The main transmission driveshaft remained attached at the opposite end to the input to the transmission. A photograph of an exemplar clutch, main transmission driveshaft, and transmission is shown in figure 2.

Figure 2. Exemplar overrunning clutch, main transmission driveshaft, and transmission (Source MD Helicopters.)

Note: The engine (not shown) is located behind the overrunning clutch.

Examination of the engine revealed significant thermal damage from the postaccident fire. Despite the thermal damage, no evidence indicated a mechanical malfunction or failure that would have precluded normal operation.

The overrunning clutch subassembly, output bearing, and retainer were sent to the National Transportation Safety Board Materials Laboratory. Examination revealed that the overrunning clutch inner race was fractured near its output shaft, as shown in figure 3. Circumferential scoring and metal deposits were observed on the external surface of the overrunning clutch inner race. The area of scoring and metal deposits corresponded to the installed location of the clutch output bearing on the clutch inner race.

Figure 3. Separation of the inner race output shaft of the overrunning clutch subassembly.

Examination of the output bearing revealed that the inner race was substantially deformed radially outward, wrapping around the balls such that the inner diameter had a U-shaped profile. The output end of the retainer was also deformed radially outward, as shown in figure 4. Stainless steel flakes were observed in between the balls, cage, and outer race. A sample of the flakes was analyzed and found to be consistent with the stainless steel used on the grease seal.
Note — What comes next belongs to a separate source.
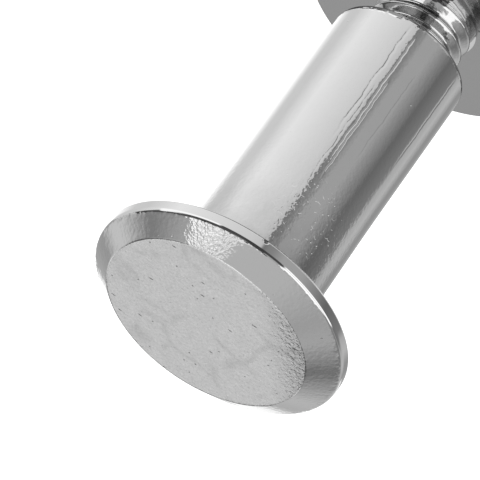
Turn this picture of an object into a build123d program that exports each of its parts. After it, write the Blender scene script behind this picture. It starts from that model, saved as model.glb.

Figure 4. Output bearing and retainer damage to the inner race.

ADDITIONAL INFORMATION

According to the maintenance logbooks, the overrunning clutch was overhauled in October 22, 2017 when the helicopter had about 8,613 time since new. The clutch was installed in the helicopter on October 3, 2018. According to the manufacturer’s Maintenance Manual, 300-hour inspection checklist, the overrunning clutch bearing should be removed, inspected, and repacked with grease every 300 hours. The last 300-hour inspection occurred on February 10, 2020, about 5 1/2 months before the accident.